«Dall’11 marzo a casa con i sintomi del Covid-19, solo il primo aprile mi hanno chiamata per fare il tampone, e ci sono andata da sola»

RSA di Mombretto di Mediglia, un’Ausiliaria socio-assistenziale che lavora nella struttura Residenza Borromea racconta il suo calvario: «Volevo bene ad ognuno di quei nonnini»

Mentre le vittime della RSA di Mombretto sono salite a 64, mentre i parenti dei superstiti inviano una diffida nei confronti di ATS Città Metropolitana affinché la stessa provveda a disporre subito la sanificazione delle aree in cui sono attualmente ospitati i pazienti asintomatici, continua il nostro lavoro per documentare i fatti. Quella che pubblichiamo oggi è una storia che da il segno dell’assoluta confusione che regna a Residenza Borromea, nonostante ormai la vicenda sia di dominio pubblico sulle cronache nazionali.

«Sono disperata – racconta con la voce rotta dalle lacrime l’ASA che il 2 aprile ha contattato la Redazione di 7giorni – tutti quei morti, persone alle quali eravamo affezionati.

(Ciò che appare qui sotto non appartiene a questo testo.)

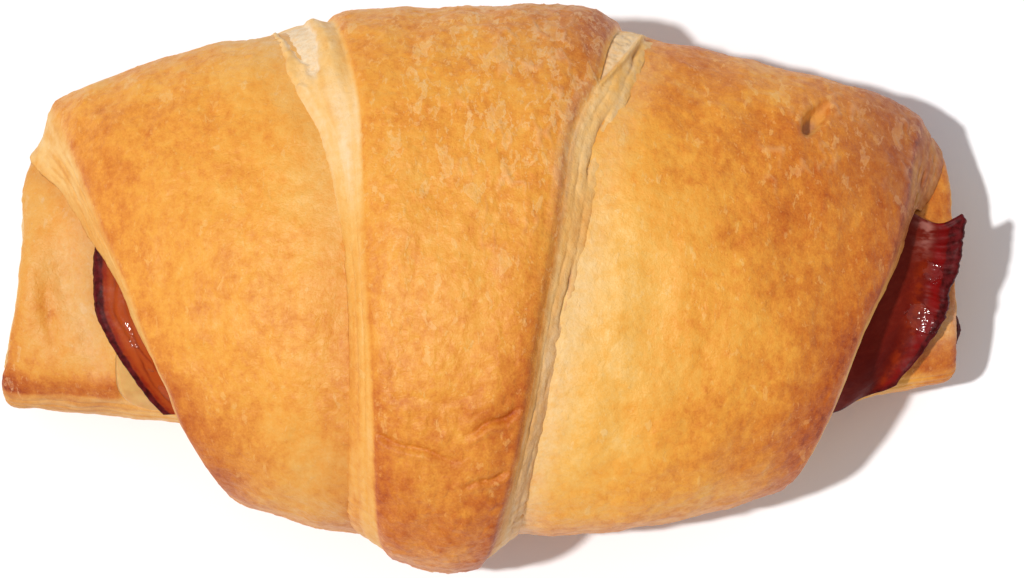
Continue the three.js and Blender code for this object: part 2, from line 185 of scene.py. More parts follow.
# Noise over points in millimetres. It repeats after this many cells, and the gain brings it to about -1 to 1.

NOISE_CELLS = 256
NOISE_GAIN = 1.6


def noise(points, size, seed):
    """Smooth gradient noise, about -1 to 1, with features of the given size."""
    rng = np.random.default_rng(seed)
    order = rng.permutation(NOISE_CELLS)
    ways = rng.normal(size=(NOISE_CELLS, 3))
    ways /= np.linalg.norm(ways, axis=1, keepdims=True)
    place = points / size + 100.0
    cell = np.floor(place).astype(int)
    inside = place - cell
    fade = inside ** 3 * (inside * (inside * 6 - 15) + 10)
    total = np.zeros(points.shape[:-1])
    last = NOISE_CELLS - 1
    for corner in np.ndindex(2, 2, 2):
        at = (cell + corner) & last
        hashed = order[(order[(order[at[..., 0]] + at[..., 1]) & last] + at[..., 2]) & last]
        pull = np.sum(ways[hashed] * (inside - corner), axis=-1)
        weight = np.prod(np.where(np.array(corner) == 1, fade, 1 - fade), axis=-1)
        total += weight * pull
    return total * NOISE_GAIN


def rough_noise(points, size, seed, octaves=3):
    return sum(noise(points, size / 2 ** k, seed + k) / 2 ** k for k in range(octaves))


def line_noise(values, size, seed):
    """Smooth noise along one number, such as a roll angle."""
    points = np.stack([values, np.full_like(values, 7.3 * seed), np.full_like(values, 2.1)], axis=-1)
    return noise(points / size, 1.0, seed)


# Relief of the crust and of the cut sides, in millimetres.

def bent(points, size, reach, seed):
    """Points pushed about by noise, so that what is drawn from them gets irregular outlines."""
    push = [noise(points, size, seed + k) for k in range(3)]
    return points + reach * np.stack(push, axis=-1)


def crust_relief(points, seed, flaky=1.0):
    """Swells, dimples and thin raised flakes of skin."""
    swells = 0.26 * noise(points, 11, seed) + 0.20 * noise(points, 4.6, seed + 1)
    pebbles = 0.07 * rough_noise(points, 2.1, seed + 2, 2)
    warped = bent(points, 2.0, 0.8, seed + 4)
    flakes = 0.11 * step(0.20, 0.30, noise(warped * [1, 0.8, 1], 3.2, seed + 7))
    flakes += 0.08 * step(0.26, 0.36, noise(warped, 1.7, seed + 8))
    return swells + pebbles + flaky * flakes


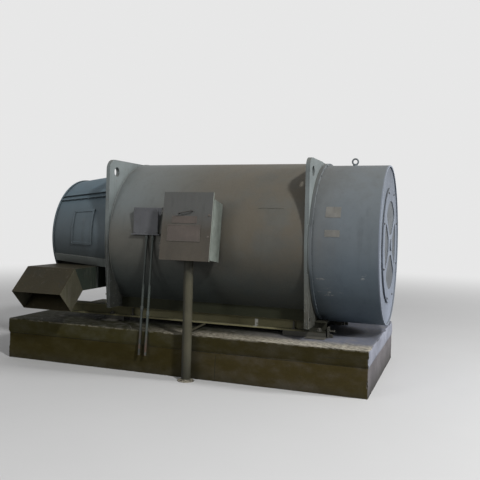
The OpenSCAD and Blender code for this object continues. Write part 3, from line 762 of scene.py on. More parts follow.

Non riesco a dormire». L’operatrice alle dipendenze della Cooperativa Sorridere, lavora da più di dieci anni alla casa di riposo di Mediglia. «La mia cooperativa e la direzione di Residenza Borromea – illustra la donna che vive in un comune limitrofo - fin dal 23 febbraio ci hanno fornito tutti i Dispositivi di Protezione individuale, mascherine, guanti, tutto quello che serviva. Non tutto il personale sanitario le usava però. I parenti sono venuti a trovare i loro cari fino al tre di marzo. Quando la situazione è andata fuori controllo. Le mie colleghe si ammalavano, i medici e gli infermieri anche. Poi mi hanno mandato a casa, hanno detto che la vicinanza stretta con le persone risultate positive al Covid-19, faceva presumere che anche io fossi infetta».
Qui comincia il calvario della signora: «Mi sono sentita cadere il mondo addosso, il mio medico mi ha dato i giorni di malattia, sono andata a casa in attesa che mi facessero il tampone come mi avevano assicurato. Ho mandato mia figlia dai parenti, dovevo rimanere in quarantena da sola. Intanto i miei colleghi ogni giorno mi aggiornavano sui deceduti, ero disperata, gli volevamo bene a tutti quei nonnini. Ho cominciato a sviluppare i sintomi e peggiorare velocemente, febbre, tosse, mal di ossa. Ho chiamato più volte il mio responsabile della cooperativa, gli ho mandato numerosi messaggi, per sapere quando sarebbero venuti a farmi l’esame, avevo paura. Ho le sue risposte scritte, mi ha detto di non chiamarlo più perché non sapeva niente. Le assistenti sociali del comune dove risiedo sapevano la mia condizione, ma nessuna di loro mi ha chiamato, per controllare se fossi ancora viva o avessi bisogno di qualcosa. Fino a quando – prosegue l’assistente socio assistenziale - il mio medico ha sollecitato nuovamente ATS per l’accertamento diagnostico».
Quello che ci racconta di seguito appare incredibile anche alla luce delle procedure annunciate da Regione Lombardia sul tampone agli operatori.
«Dopo una lunga attesa, ricevo una chiamata – conclude la signora -, mi dicono che mercoledì 1 aprile, devo recarmi a Melegnano per svolgere l’esame. Da sola, piena di paure, con la febbre ho preso la mia automobile e mi sono recata alla struttura indicata a fare il tampone. Adesso sono in attesa del risultato». 20 giorni di attesa per un operatore sanitario sono francamente troppi per pensare ad un disguido. Il lato assistenziale e umano, il dovere di assistere chi è in prima linea è stato completamente accantonato. Se tutto fosse confermato, questa testimonianza, dimostra come gli operatori della struttura siano stati abbandonati al loro destino, dalla RSA, dalla cooperativa, dagli assistenti sociali, e infine da ATS Città Metropolitana.